'''
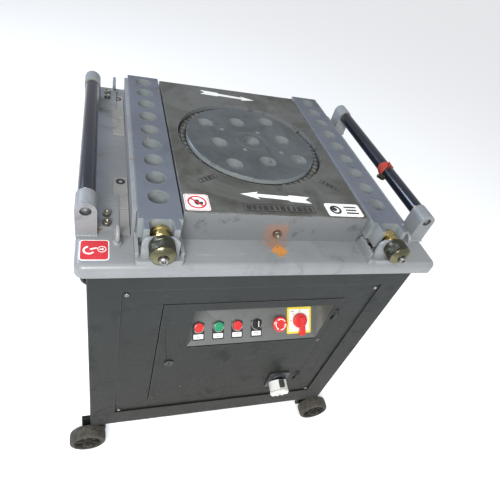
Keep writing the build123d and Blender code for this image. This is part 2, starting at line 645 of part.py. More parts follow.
def electrics():
    units = [box(-359, -356, -180, 120, 200, 480)]
    for i in range(3):
        y = -150 + 62 * i
        block = round_edges(box(-356, -272, y, y + 45, 370, 445), Axis.Z, 2)
        units.append(block - box(-282, -265, y + 12, y + 33, 392, 424))
    core = box(-356, -277, -150, -60, 225, 300) - box(-357, -276, -132, -78, 245, 280)
    coil = box(-356, -269, -125, -85, 245, 280)
    save("switchgear", *units, core + coil)


# ------------------------------------------------------------------ door and controls

def on_slope(shape):
    """Place a shape drawn on XY (Y up the slope, Z outward) on the inclined control plate."""
    plane = Plane(origin=(0, DOOR_FACE, WINDOW_Z[0]), x_dir=(1, 0, 0), z_dir=(0, -sin(pi / 4), cos(pi / 4)))
    return plane.location * shape


def door():
    y0 = DOOR_FACE
    y1 = DOOR_FACE + DOOR_THICK
    sheet = box(DOOR_X[0], DOOR_X[1], y0, y1, DOOR_Z[0], DOOR_Z[1])
    sheet -= box(WINDOW_X[0], WINDOW_X[1], y0 - 1, y1 + 1, WINDOW_Z[0], WINDOW_Z[1])
    for z in HINGE_Z:
        sheet -= box(HINGE[0] - 5.5, HINGE[0] + 5, y0 - 1, y1 + 1, z - 21, z + 21)
    sheet -= rod_y(LOCK[0], LOCK[1], y0 - 1, y1 + 1, 8)
    hx, hy = HINGE
    for z in HINGE_Z:
        sheet += rod_z(hx, hy, z + 0.2, z + 20, 3.2) + box(hx - 14, hx - 0.5, y0 - 1.2, y0, z + 0.2, z + 20)
        sheet -= rod_z(hx, hy, z - 25, z + 25, 1.55)
    sheet -= rod_y(SOCKET[0], SOCKET[1], y0 - 1, y1 + 1, 24)
    save("control_door", sheet)

    depth = CONTROL_SLOPE * sin(pi / 4)
    top = WINDOW_Z[0] + CONTROL_SLOPE * cos(pi / 4)
    side = Polyline(
        (y1, WINDOW_Z[0]), (y0 + depth, top), (y0 + depth + 8, top), (y0 + depth + 8, WINDOW_Z[1] + 4),
        (y1, WINDOW_Z[1] + 4), close=True,
    )
    cheek = extrude(Plane.YZ * make_face(side), 2)
    recess = Pos(WINDOW_X[0] - 2, 0, 0) * cheek + Pos(WINDOW_X[1], 0, 0) * cheek
    recess += box(WINDOW_X[0] - 2, WINDOW_X[1] + 2, y1, y0 + depth + 8, WINDOW_Z[1] + 2, WINDOW_Z[1] + 4)
    recess += box(WINDOW_X[0] - 2, WINDOW_X[1] + 2, y0 + depth + 6, y0 + depth + 8, top, WINDOW_Z[1] + 4)
    plate = Pos(33, CONTROL_SLOPE / 2 + 2, -1) * Box(350, CONTROL_SLOPE - 2, 2)
    for x in BUTTON_X + (SELECTOR_X, STOP_X):
        plate -= Pos(x, CONTROL_S, -1) * Cylinder(11.1, 6)
    plate -= Pos(ISOLATOR_X, ISOLATOR_S, -1) * Cylinder(8, 6)
    save("control_recess", recess + on_slope(plate))


def push_button(x, cap_r, cap_h):
    """Bezel with its rear barrel, and the moving cap with its stem."""
    bezel = Pos(x, CONTROL_S, 3.1) * Cylinder(14.5, 6) - Pos(x, CONTROL_S, 3.1) * Cylinder(12, 8)
    bezel = fillet(bezel.edges().filter_by(GeomType.CIRCLE).group_by(Axis.Z)[-1].sort_by(SortBy.RADIUS)[-1], 2)
    barrel = Pos(x, CONTROL_S, -13.9) * (Cylinder(11, 28) - Cylinder(9, 30))
    rear = Pos(x, CONTROL_S, -42) * Box(28, 28, 28)
    lip = Pos(x, CONTROL_S, 0.6) * Cylinder(14.5, 1.0) - Pos(x, CONTROL_S, 0.6) * Cylinder(9, 3)
    head = Pos(x, CONTROL_S, 5.5 + cap_h / 2) * Cylinder(cap_r, cap_h)
    head = fillet(head.faces().sort_by(Axis.Z)[-1].edges(), 1.2)
    stem = Pos(x, CONTROL_S, -6.2) * Cylinder(8.7, 23.6)
    return bezel + barrel + lip, rear, head + stem


def controls():
    bezels = []
    rears = []
    legends = []
    names = ("stop_button", "start_button", "jog_button")
    for x, name in zip(BUTTON_X, names):
        bezel, rear, cap = push_button(x, 11.7, 3.2)
        bezels.append(on_slope(bezel))
        rears.append(on_slope(rear))
        save(name, on_slope(cap))
    bezel, rear, cap = push_button(SELECTOR_X, 11.7, 4.0)
    grip = Pos(SELECTOR_X, CONTROL_S, 14) * Box(8, 23, 10)
    grip = fillet(grip.edges().filter_by(Axis.Z), 3.9)
    bezels.append(on_slope(bezel))
    rears.append(on_slope(rear))
    save("selector_knob", on_slope(cap + grip))
    for x in BUTTON_X + (SELECTOR_X,):
        outline = Pos(x, 37, 0.05) * Box(30, 43, 0.1)
        outline -= Pos(x, CONTROL_S, 0) * Cylinder(14.6, 4)
        legends.append(on_slope(outline))
    stop_base = Pos(STOP_X, CONTROL_S, 3) * Cylinder(14.5, 6) - Pos(STOP_X, CONTROL_S, 3) * Cylinder(9, 8)
    stop_tube = Pos(STOP_X, CONTROL_S, -13.9) * (Cylinder(11, 28) - Cylinder(9, 30))
    bezels.append(on_slope(stop_base + stop_tube))
    rears.append(on_slope(Pos(STOP_X, CONTROL_S, -42) * Box(28, 28, 28)))
    stem = Pos(STOP_X, CONTROL_S, 3) * Cylinder(8.7, 32)
    head = Pos(STOP_X, CONTROL_S, 21) * Cylinder(20, 9)
    head = fillet(head.faces().sort_by(Axis.Z)[-1].edges(), 4)
    head += Pos(STOP_X, CONTROL_S, 15) * Cone(11, 17, 5)
    save("emergency_stop", on_slope(head + stem))
    save("control_bezels", *bezels, *legends)
    isolator = Pos(ISOLATOR_X, ISOLATOR_S, 1.5) * Box(70, 70, 3)
    isolator = round_edges(isolator, Axis.Z, 1)
    isolator -= Pos(ISOLATOR_X, ISOLATOR_S, 1) * Cylinder(8, 10)
    plane_z = Pos(ISOLATOR_X, ISOLATOR_S, 0)
    save("isolator_plate", on_slope(isolator))
    body = Pos(ISOLATOR_X, ISOLATOR_S, -27.05) * Box(56, 56, 50)
    save("contact_blocks", *rears, on_slope(body))
    knob = Pos(ISOLATOR_X, ISOLATOR_S, 8.2) * Cylinder(20, 10)
    lever = plane_z * Pos(5, -14, 14) * Box(15, 50, 12)
    lever = fillet(lever.edges().filter_by(Axis.Z), 4)
    axle = plane_z * Pos(0, 0, 1) * Cylinder(7.7, 5)
    save("isolator_handle", on_slope(knob + lever + axle))


def door_fittings():
    x, z = LOCK
    latch = rod_y(x, z, DOOR_FACE - 3, DOOR_FACE - 0.05, 12)
    latch = chamfer(latch.faces().sort_by(Axis.Y)[0].edges(), 0.8)
    latch += rod_y(x, z, DOOR_FACE - 1, DOOR_FACE + 24, 8 - RUN)
    latch -= box(x - 1.2, x + 1.2, DOOR_FACE - 4, DOOR_FACE + 3, z - 5, z + 5)
    tongue = box(x - 8, x + 8, DOOR_FACE + 18, DOOR_FACE + 22, z - 46, z + 6)
    save("door_latch", latch + tongue)

    x, z = SOCKET
    flange = round_edges(box(x - 32, x + 32, DOOR_FACE - 5, DOOR_FACE, z - 36, z + 36), Axis.Y, 6)
    mouth = Pos(x, DOOR_FACE - 4, z) * Rot(105, 0, 0)
    horn = mouth * Pos(0, 0, 12) * Cylinder(27, 40)
    horn &= box(x - 60, x + 60, DOOR_FACE - 80, DOOR_FACE - 2, z - 70, z + 70)
    bore = mouth * Pos(0, 0, 32) * Cylinder(22, 40)
    back = tube_y(x, z, DOOR_FACE - 1, DOOR_FACE + 30, 23.5, 20)
    lug = mouth * Pos(0, 30, 25) * Box(14, 12, 14)
    lug -= mouth * Pos(0, 34, 34) * Rot(0, 90, 0) * Cylinder(6, 20)
    save("pedal_socket", flange + horn + lug - bore + back)
    lid = mouth * Pos(0, 0, 34.8) * Cylinder(29, 5)
    lid += mouth * Pos(0, 31, 34.8) * Box(12, 8, 5)
    save("socket_lid", lid)


def main():
    os.makedirs("parts", exist_ok=True)
    chassis()
    for end, row in ((-1, "front"), (1, "rear")):
        for side, name in ((-1, "left"), (1, "right")):
            save(f"wheel_{row}_{name}", wheel(side, end))
    cabinet()
    covers(front_panel())
    gland()
    pan()
    front_bolt = work_table()
    rails()
    hex_bolts = adjusters()
    rollers([front_bolt])
    pads_and_eyes()
    turntable()
    drive()
    motor(hex_bolts)
    gearbox()
    electrics()
    door()
    controls()
    door_fittings()


main()
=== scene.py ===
import json
import math

import bmesh
import bpy
from mathutils import Matrix, Vector


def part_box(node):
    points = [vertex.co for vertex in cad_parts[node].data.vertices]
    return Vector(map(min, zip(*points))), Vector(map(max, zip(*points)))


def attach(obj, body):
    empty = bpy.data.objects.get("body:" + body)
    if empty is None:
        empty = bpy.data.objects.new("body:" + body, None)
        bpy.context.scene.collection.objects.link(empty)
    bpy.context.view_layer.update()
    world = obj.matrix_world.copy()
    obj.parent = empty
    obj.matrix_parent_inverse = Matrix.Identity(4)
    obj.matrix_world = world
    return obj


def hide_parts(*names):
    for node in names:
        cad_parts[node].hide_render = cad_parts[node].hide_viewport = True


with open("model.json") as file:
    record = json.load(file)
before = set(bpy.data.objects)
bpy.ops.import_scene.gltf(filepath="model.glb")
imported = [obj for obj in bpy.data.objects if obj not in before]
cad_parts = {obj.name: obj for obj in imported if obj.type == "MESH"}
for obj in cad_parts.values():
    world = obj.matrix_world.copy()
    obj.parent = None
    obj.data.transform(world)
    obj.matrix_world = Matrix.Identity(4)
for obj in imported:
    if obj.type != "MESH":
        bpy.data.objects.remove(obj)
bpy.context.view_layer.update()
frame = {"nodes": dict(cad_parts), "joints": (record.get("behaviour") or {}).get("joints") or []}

bl_info = {
    "name": "Rebar Bender",
    "version": (1, 0, 0),
    "blender": (4, 5, 0),
    "location": "3D View > Sidebar > Bender",
    "description": "Builds the looks of a cabinet rebar bender around its mechanical frame",
    "category": "Add Mesh",
}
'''
What is asked. Can you write out the lines above, from the first one through the one containing "core + coil)", exactly as they appear and nothing more?

Complete output.
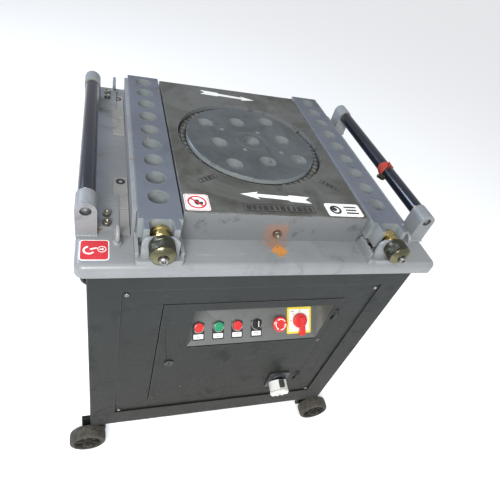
Keep writing the build123d and Blender code for this image. This is part 2, starting at line 645 of part.py. More parts follow.
def electrics():
    units = [box(-359, -356, -180, 120, 200, 480)]
    for i in range(3):
        y = -150 + 62 * i
        block = round_edges(box(-356, -272, y, y + 45, 370, 445), Axis.Z, 2)
        units.append(block - box(-282, -265, y + 12, y + 33, 392, 424))
    core = box(-356, -277, -150, -60, 225, 300) - box(-357, -276, -132, -78, 245, 280)
    coil = box(-356, -269, -125, -85, 245, 280)
    save("switchgear", *units, core + coil)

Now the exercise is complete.